Today's spiritual reading was concerning the legionary's vocation (and indeed the vocation of all Christians) to share in the sufferings of Christ, so that we can also share in His glory. According to the reading, we cannot hope to have the one without the other.
We know that Christians are renewed human beings. We are changed within. Our conformity to our old model, our father and the progenitor of our race, Adam, is changed for a conformity to our new father, the progenitor of the new race, the New Adam. In the re-creation, God chooses not to create out of nothing as He did before, but to make the new Creation from the wreckage of the old. Conformity to Christ, participation in Christ, can only mean conformity to the Paschal Mystery, the life-giving suffering, death and resurrection.
In this new Creation, suffering has new meaning. The spiritual reading compares the role of suffering to the loom's woof, which holds all the complexity of the weave together. In the writings of many of the Fathers of the Church, suffering of the individual Christian has a mystical identity with Christ's redemptive suffering. Beginning from Saint Paul, who said, "fill up what is wanting in the sufferings of Christ on behalf of His Body, the Church," the Fathers continued the explicate how the members of Christ's Body exercise the same redemptive ministry as the Head.
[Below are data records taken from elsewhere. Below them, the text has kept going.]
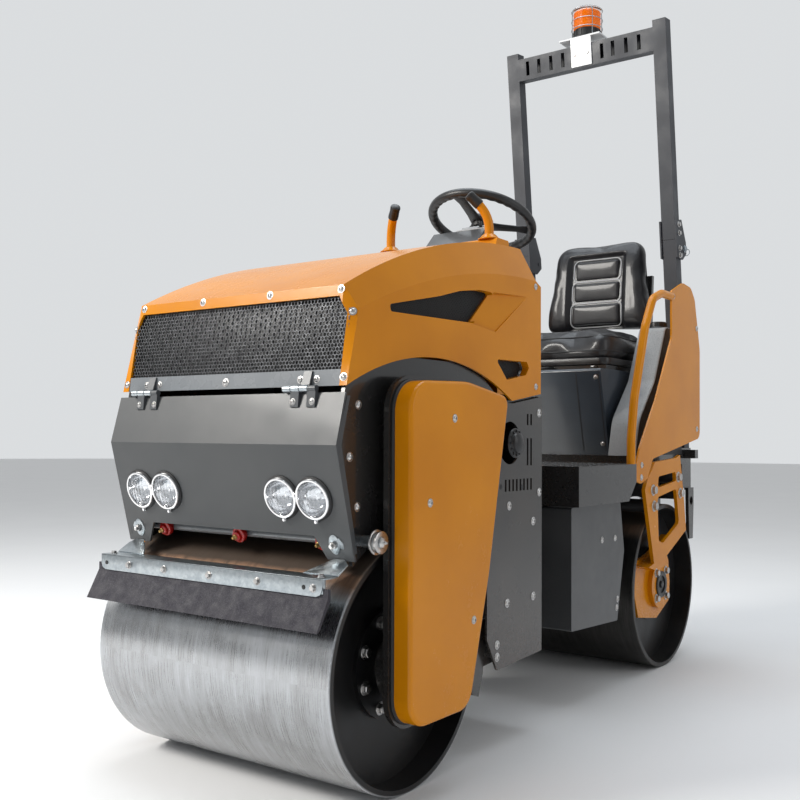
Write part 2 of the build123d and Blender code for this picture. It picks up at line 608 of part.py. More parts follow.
def make_lamp_panel():
    t = PANEL_T
    panel = slab_x((PANEL_TOP, PANEL_FOLD, PANEL_FOOT, moved(PANEL_FOOT, t, 1.2), moved(PANEL_FOLD, 1.05 * t, -1),
                    moved(PANEL_TOP, t, -1.2)), -PANEL_HALF, PANEL_HALF)
    top, foot, height = SPRAY_SLOT
    slot_top, slot_foot = PANEL_FOOT[1] + height, PANEL_FOOT[1] - 29
    panel -= slab_y(((foot - HOOD_HALF, slot_foot), (top - HOOD_HALF, slot_top), (HOOD_HALF - top, slot_top),
                     (HOOD_HALF - foot, slot_foot)), PANEL_FOLD[0] - 40, PANEL_FOOT[0] + 95)
    for x in LAMP_X:
        panel -= lamp_bar(x, -20, 20, LAMP_R + TOUCH)
    ear = above((-184, -15), (-240, 213), (-212, 316), (-222, 316), (-254, 213), (-200, -15))
    for piece in both_sides(slab_x(ear, CHEEK_OUT, PANEL_HALF - 2)):
        panel += piece
    return panel


def make_headlamps():
    lamps, lenses = [], []
    back, front = LAMP_LENS
    for x in LAMP_X:
        can = lamp_bar(x, -LAMP_DEPTH, LAMP_OUT, LAMP_R) + lamp_bar(x, 0, LAMP_OUT, LAMP_BEZEL_R)
        lamps.append(can - lamp_bar(x, back, LAMP_OUT + OVERSHOOT, LAMP_R - LAMP_RIM))
        lenses.append(lamp_bar(x, back, front, LAMP_R - LAMP_RIM - TOUCH))
    return lamps, lenses


def make_front_scraper():
    low, high = SCRAPER_Z
    back = SCRAPER_Y + SCRAPER_T
    blade = block(13 - DRUM_HALF, DRUM_HALF - 13, SCRAPER_Y, back, low, high)
    arm_top, arm_foot = PANEL_FOOT[1] + 46, PANEL_FOOT[1] + 3
    for x in (36 - HOOD_HALF, HOOD_HALF - 36):
        arm = slab_x(((back, low + 5), (back, high), (PANEL_FOOT[0] - 33, arm_top), on_panel(x, arm_top)[1:],
                      on_panel(x, arm_foot)[1:]), x - SCRAPER_ARM_T / 2, x + SCRAPER_ARM_T / 2)
        blade += arm - drum_arch(0)
    return blade


def make_mat():
    low, high = SCRAPER_Z
    lip_z = DRUM_R + 120
    face = SCRAPER_Y - TOUCH
    return slab_x(((face, high - 18), (face, low + 4), (MAT_FRONT + MAT_T, lip_z + 2), (MAT_FRONT, lip_z),
                   (face - MAT_T, low + 10), (face - MAT_T, high - 18)), -DRUM_HALF, DRUM_HALF)


def make_spray():
    end = CHEEK_IN - HINGE_PLAY
    pipe = bar_x(-end, end, SPRAY_Y, SPRAY_Z, SPRAY_PIPE_R)
    jets = []
    elbow = SPRAY_Y - 24
    for x in NOZZLES:
        jet = bar((x, SPRAY_Y - SPRAY_PIPE_R - TOUCH, SPRAY_Z), (x, elbow, SPRAY_Z), 8)
        jet += bar((x, elbow, SPRAY_Z), (x, elbow - 6, SPRAY_Z - 18), 6)
        jets.append(jet)
    return pipe, jets


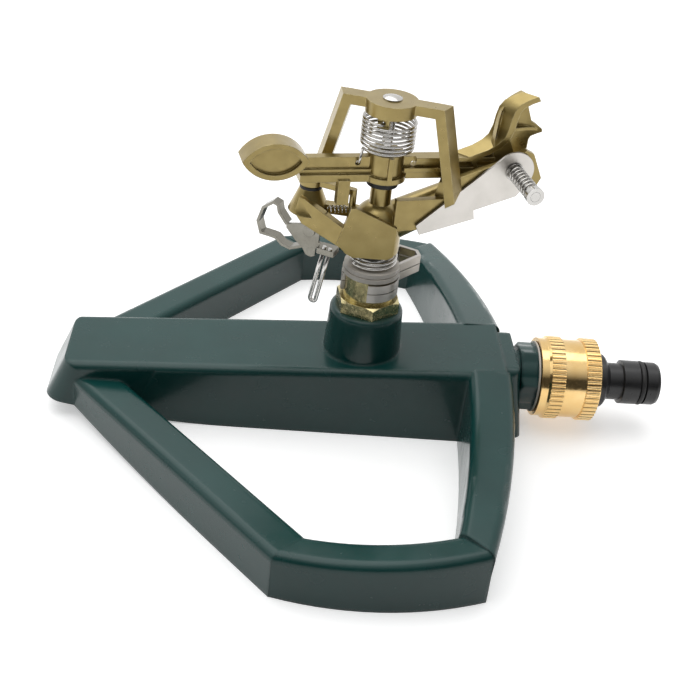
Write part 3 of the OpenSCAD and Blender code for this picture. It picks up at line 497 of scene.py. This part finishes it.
def rings(outlines, place):
    """A solid through closed outlines of the same number of points."""
    n = len(outlines[0])
    last = (len(outlines) - 1) * n
    faces = [tuple(range(n)), tuple(range(last, last + n))]
    for i in range(0, last, n):
        faces += [(i + k, i + (k + 1) % n, i + n + (k + 1) % n, i + n + k) for k in range(n)]
    return solid([c for outline in outlines for c in outline], faces, place)


def prism(outline, low, high, place=Matrix()):
    return rings([[(x, y, z) for x, y in outline] for z in (low, high)], place)


def circle(radius, x=0.0, y=0.0):
    angles = [2 * math.pi * k / CIRCLE for k in range(CIRCLE)]
    return [(x + radius * math.cos(a), y + radius * math.sin(a)) for a in angles]


def cone(r0, r1, low, high, place=Matrix()):
    ends = ((r0, low), (r1, high))
    return rings([[(x, y, z) for x, y in circle(r)] for r, z in ends], place)


def rod(radius, low, high, place=Matrix()):
    return cone(radius, radius, low, high, place)


def block(low, high, place=Matrix()):
    (x0, y0, z0), (x1, y1, z1) = low, high
    return prism([(x0, y0), (x1, y0), (x1, y1), (x0, y1)], z0, z1, place)


def plate(outline, y0, y1):
    """A plate drawn as it is seen from the front, from y0 to y1."""
    return prism(outline, -y1, -y0, FRONT)


def ball(radius, place):
    mesh = bpy.data.meshes.new("solid")
    work = bmesh.new()
    bmesh.ops.create_uvsphere(
        work, u_segments=CIRCLE, v_segments=CIRCLE // 2, radius=radius, matrix=place
    )
    work.to_mesh(mesh)
    work.free()
    return bpy.data.objects.new("solid", mesh)


def swept(profile, start, end):
    """A profile of (radius, height) turned round the Z axis from start to end."""
    outlines = []
    for i in range(SWEEP_STEPS + 1):
        a = math.radians(start + (end - start) * i / SWEEP_STEPS)
        outlines.append([(r * math.cos(a), r * math.sin(a), z) for r, z in profile])
    return rings(outlines, Matrix())


def strip(path, thickness):
    """The outline of a bent strip seen on edge, along the points of path."""
    path = [Vector(p) for p in path]
    sides = [], []
    for i, point in enumerate(path):
        before = (path[max(i, 1)] - path[max(i - 1, 0)]).normalized()
        after = (path[min(i + 1, len(path) - 1)] - path[min(i, len(path) - 2)]).normalized()
        way = (before + after).normalized()
        reach = thickness / 2 / way.dot(after)
        for side, sign in zip(sides, (1, -1)):
            side.append(point + sign * reach * Vector((-way.y, way.x)))
    return [tuple(p) for p in sides[0] + sides[1][::-1]]


def lens(length, height):
    """The outline where two equal circles overlap."""
    radius = (length**2 + height**2) / (4 * height)
    turns = CIRCLE // 2
    xs = [-length / 2 * math.cos(math.pi * k / turns) for k in range(turns + 1)]
    rise = [math.sqrt(max(radius**2 - x**2, 0)) - radius + height / 2 for x in xs]
    upper = list(zip(xs, rise))
    return upper + [(x, -y) for x, y in upper[-2:0:-1]]


def touching(point, centre, radius, side):
    """Where a line from point touches a circle, on its side 1 or -1."""
    way = Vector(centre) - Vector(point)
    far = way.length
    turn = math.atan2(way.y, way.x) + side * math.asin(radius / far)
    reach = math.sqrt(far**2 - radius**2)
    return (point[0] + reach * math.cos(turn), point[1] + reach * math.sin(turn))


def solved(first, operation, others):
    """first with one operation done to it by each of the other solids."""
    show(first)
    for other in others:
        show(other)
        step = first.modifiers.new(operation, "BOOLEAN")
        step.operation, step.object, step.solver = operation, other, "EXACT"
    graph = bpy.context.evaluated_depsgraph_get()
    mesh = bpy.data.meshes.new_from_object(first.evaluated_get(graph))
    for spare in (first, *others):
        bpy.data.objects.remove(spare)
    return bpy.data.objects.new("solid", mesh)


def joined(first, *others):
    """One solid of several. Each is a hair smaller than the last, so no two faces coincide."""
    for i, other in enumerate(others, 1):
        corners = [v.co for v in other.data.vertices]
        middle = sum(corners, Vector()) / len(corners)
        shrink = Matrix.Scale(1 - i * HAIR, 4)
        other.data.transform(Matrix.Translation(middle) @ shrink @ Matrix.Translation(-middle))
    return solved(first, "UNION", others)


def cut(first, *tools):
    return solved(first, "DIFFERENCE", tools)


def common(first, other):
    return solved(first, "INTERSECT", (other,))


def bridge_leg(foot, top, mirror):
    """One leg of the bridge, drawn between two points of its plane and cut level at both."""
    flip = Matrix.Scale(-1, 4, (1, 0, 0)) if mirror else Matrix()
    (x0, y0), (x1, y1) = foot, top
    lean = math.degrees(math.atan2(y1 - y0, x1 - x0))
    place = BRIDGE @ flip @ at(x0, y0) @ turned(lean, "Z") @ turned(90, "Z") @ turned(90, "X")
    d, spare = BRIDGE_HALF, 6
    outline = [(0, d), (-BRIDGE_BAR, d), (-BRIDGE_BAR, -d), (2, -d)]
    bar = prism(outline, -spare, math.hypot(x1 - x0, y1 - y0) + spare, place)
    low = y0 - (4 if mirror else 0)
    return common(bar, block((-60, low, -30), (0, BRIDGE_TOP, 30), BRIDGE @ flip))


def bridge():
    """The legs, the bar over them, the ribs behind their feet, the disc and the spring's lug."""
    h, under = BRIDGE_HALF, BRIDGE_TOP - BRIDGE_BAR
    left = [(-27, 78), (-21.6, 104), (-18, 104), (-22, 90), (-21, 78)]
    right = [(24.8, 97), (25.2, 93), (25, 90), (18, 90), (19, 97)]
    return (
        bridge_leg(LEFT_FOOT, LEFT_TOP, False),
        bridge_leg(RIGHT_FOOT, RIGHT_TOP, True),
        block((LEFT_TOP[0], under, -h), (-RIGHT_TOP[0], BRIDGE_TOP, h), BRIDGE),
        prism(left, -5.4, -2.2, BRIDGE),
        prism(right, -7, -2.8, BRIDGE),
        rod(DISC_R, BRIDGE_TOP - DISC_T, BRIDGE_TOP),
        block((5.1, -2, 116.4), (7.1, 2, 120.1), LUG),
    )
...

As we have said many times, according to the Church's traditional mystagogy, the Mass is the Life of Christ. It is the mystical re-presentation of the Paschal Mystery. Fruitful participation in it means joining ourselves, offering ourselves completely in union with the Self-Sacrifice of the Son of God. Not only does the Head offer Himself in sacrifice, but all His members do as well.
In the traditional mystagogy of the Roman Rite, the offertory procession commemorates the arrest and trial of the Lord Jesus. Those who would insist that the traditional form of the Rite had no offertory procession are ignorant of the Roman Rite's true history and development. No less an authority than Adrian Fortescue tells us that the offertory procession was still present in the Roman Rite, but that, by the time of Pope St. Gregory the Great, only the size of the procession had been reduced from its full form, encompassing the entirety of church's liturgical space, to a simple movement of the priest and his ministers from the epistle horn of the altar back to the center. Thus, in all the forms of the Roman Rite currently in use, the offertory procession continues to fulfill that same function. It is a sign of Christ, mystically offering Himself, as St. Peter tells us, "He gave Himself up to the one who judged Him unjustly." It is a challenge for us to unite ourselves with Him in His offering. To embrace our suffering, whatever it is, as a share in His suffering will be painful to be sure, but we will suffer anyway. (In the hymns of the Byzantine Rite, the martyrs are depicted as encouraging one another. They say, "if we do not die today, we will still have to die someday.") In Christ is the only way that our suffering can have meaning.
In the introductory dialogue at the beginning of the Anaphora or Canon of the Mass, the priest reminds us, "Let us lift up our hearts," and the people respond in a way that suggests that they are already doing so. The original is difficult to translate: "We are holding them to the Lord." The people and their leaders the clergy are uniting themselves to the very work of Christ. Just as Christ tells St. John the Baptist that His intention is " to fulfill all righteousness," so the people join themselves together to do what is "right and just."
Although in the Consecration of the Mass it is the Risen Christ, over Whom Death no longer has any power, Who becomes really Present on the altar, that Real Presence takes the form of a "mystical death." The Body and Blood of the Lord are re-presented separately, in different species. Even though both are the totality of the Risen Christ, the Blood (i.e. the Life) is "depicted" as apart from the Body. In this way, the Lord Jesus invites all of us to go down to death with Him, to be partakers of the same "mystical death," with the assurance that from henceforth death itself is just a sign. In Holy Communion we receive the fullness of the Risen Christ. Having received Him, He is kneaded into us through suffering as leaven is kneaded into the lump.